Without my "be", I am fading, my consciousness thinning as my particulate matter disperses through the cosmos. I touch the sky. I am the sky. Behold the irony of chaotic oneness. Can you see me? No! I am everywhere and nowhere. Puny things, behold my vastness.

Man, I need to get to the gym.

Fafnir is such a liar.

You just can't help youselves, can you?

You with your innate love for smear campaigns....

Fafnir has explained the supposed flip flop on Charlie Rose, Larry King, Ellen, and Judge Judy (don't ask)...but still you continue to perpetuate these partisan rumors...

Macallan.....that was priceless.

HA! I will not let Fafnir tell me what to do, so I will do the opposite of voting for Dean, and instead write in a vote for FAFNIR! Take that, Fafnir. As a punishment for trying to oppress poor confused Web surfers by confusing them to think a doctor is a president, I will make you president, and then you will be confused into thinking you are Giblets, and no one will know who has eaten the others' lunch.

DEAN FOR NOT-PRESIDENT IN 2004!
FAFNIR FOR GIBLETS IN 2004!
MACALLAN FOR MACALLAN BY APPOINTMENT OR SATURDAYS FROM 1-3 PM!

Oh... now I think I have eaten Giblets's sandwich. Fooey. "Insolent Fafnir eating my sandwich," says Giblets. He is very angry now.

All because I wanted to be a kingmaker.

Hey! Who won Giblets' Cheetohs?

Be not forlorn, President of the United States of America Fafnir. Politics is sad and complicated, and persistence is required. Stay away from babies, and wave whenever possible.

Clearly we need a caucus to decide between Dean, Giblets, and Despair (or ol' Schoeper as they call him back in Germany).

I propose a hot-dog eating caucus. Each hot dog consumed represents one 'vote'. Vomited votes can be re-consumed by other candidates.

Sidereal, you are living in 4:21 pm. My brilliant political strategizing of 4:22 pm has resulted in President of the United States of America Fafnir's stunning and unwanted victory over not only despair, but its two horsemen, Giblets and doctors.

The stunning election of 4:22 pm will surely have effects far through 7 pm. Please do not be a reactionary. It is a bad way to start the weekend.

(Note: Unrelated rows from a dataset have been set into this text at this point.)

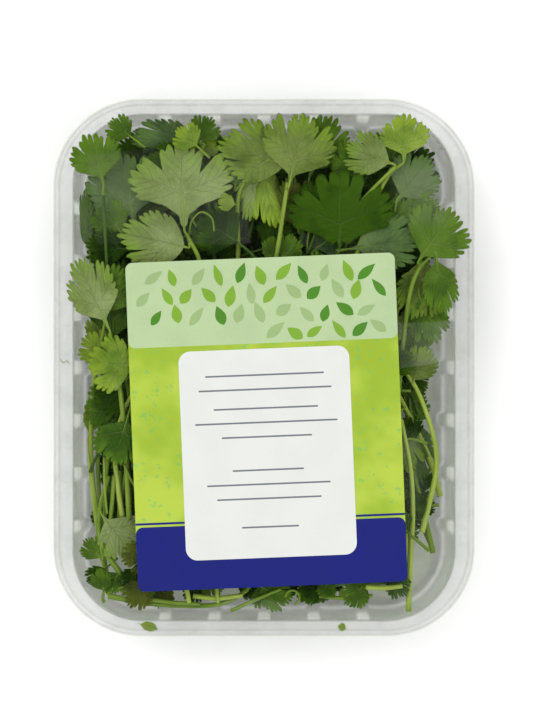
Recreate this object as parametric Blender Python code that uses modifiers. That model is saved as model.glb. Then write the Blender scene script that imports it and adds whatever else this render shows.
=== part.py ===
"""A bunch of loose coriander in a clear sealed tray, with a paper label on the film.

Metres, +Z up. The origin is under the middle of the tray, on the surface it rests on.
Y is the tray's long side. The layout lists are in millimetres, as MM says.
"""

import math
import random

import bmesh
import bpy
from mathutils import Matrix, Vector
from mathutils.bvhtree import BVHTree

MM = 0.001
WELD_DISTANCE = 0.00001

# Tray, in millimetres
TRAY_X, TRAY_Y = 178.0, 227.0  # over the skirt
TRAY_WALL = 0.8
FLANGE_TOP = 35.0
SKIRT_DROP, SKIRT_FLARE = 2.2, 0.7
OUTER_RADIUS = 37.0
FLANGE_SIDE, FLANGE_END = 8.2, 6.4  # flat width along the sides and at the ends
RIM_RADIUS = 29.0
WALL_DRAFT = 2.0  # how far the foot of the wall stands in from its top
RIB_TOP, RIB_FOOT = 27.0, 4.0  # heights between which the stiffening ribs run
RIB_DEPTH, RIB_WIDTH, RIB_FLANK = 2.2, 5.6, 1.1
SIDE_RIB_PITCH, SIDE_RIBS = 22.5, 7
END_RIB_PITCH, END_RIBS = 21.0, 5
FLOOR_CHAMFER, FLOOR_PANEL_INSET = 1.6, 6.0
CORNER_STEPS = 8

# Film and label, in millimetres
CONTACT_GAP = 0.3  # between pieces that touch
FILM_THICKNESS = 0.4
FILM_INSET = 1.6  # from the skirt's outer edge
SEAL_WIDTH, FILM_SLOPE, FILM_LIFT = 1.4, 0.9, 1.2
LABEL_X, LABEL_Y, LABEL_RADIUS = 113.5, 138.5, 3.0
LABEL_MIDDLE = (1.0, -23.0)
LABEL_TURN = math.radians(2.3)
LABEL_THICKNESS = 0.3

# Herbs, in millimetres and degrees
BLADE_THICKNESS = 0.6
STALK_CUT_RADIUS, STALK_HEAD_RADIUS = 1.2, 0.8
STALK_FALL = 0.05  # how much lower a stalk lies for each millimetre from its head
LOW_FALL = 0.09  # the same for the sprigs that rise from the floor
RIM_HEAD = 33.2  # height of the stalk's head where its leaf reaches over the flange
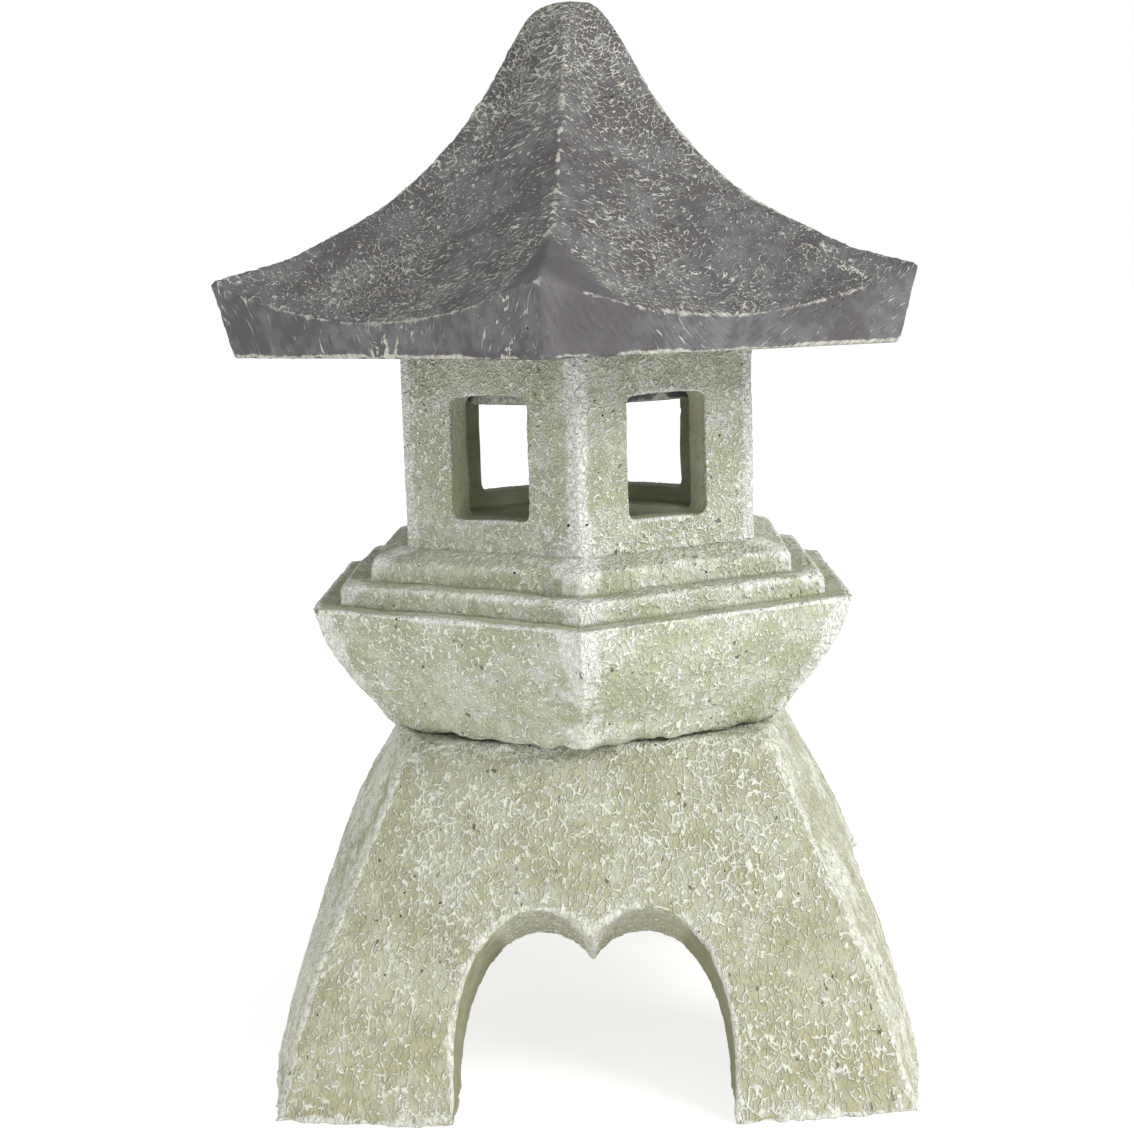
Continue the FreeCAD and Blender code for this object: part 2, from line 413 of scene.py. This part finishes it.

The people of 4:21 pm do not recognize the election of Fafnir. The entire process was a hot, sweaty perversion of democracy.

As of 5:32 pm today, the people of 4:21 pm today secede from this timestream and causality chain. Bring it on.

You cannot secede, people. I am the sky, the everything, the grease that makes it happen. Fafnir is Giblets, and Giblets wants the Cheetoh. We crave the Cheetoh. All timelines split and merge in my vastness. Chaos makes us one and none. Your puniness is puny, puny I say. So puny you cannot perceive the puniness. Chaos is the only thing that matters, and it doesn't matter. Chaos is all. All knowing, all things, all seeing...

Hey, what's this swimming in my celestial consciousness? A lobster, medium sized. Hmmm. The Medium Lobster cannot be the match of Chaos. We shall tango to win the Cheetoh. Yes, tango. Grip the Cheetoh in your teeth and tango with Chaos, the Medium Lobster.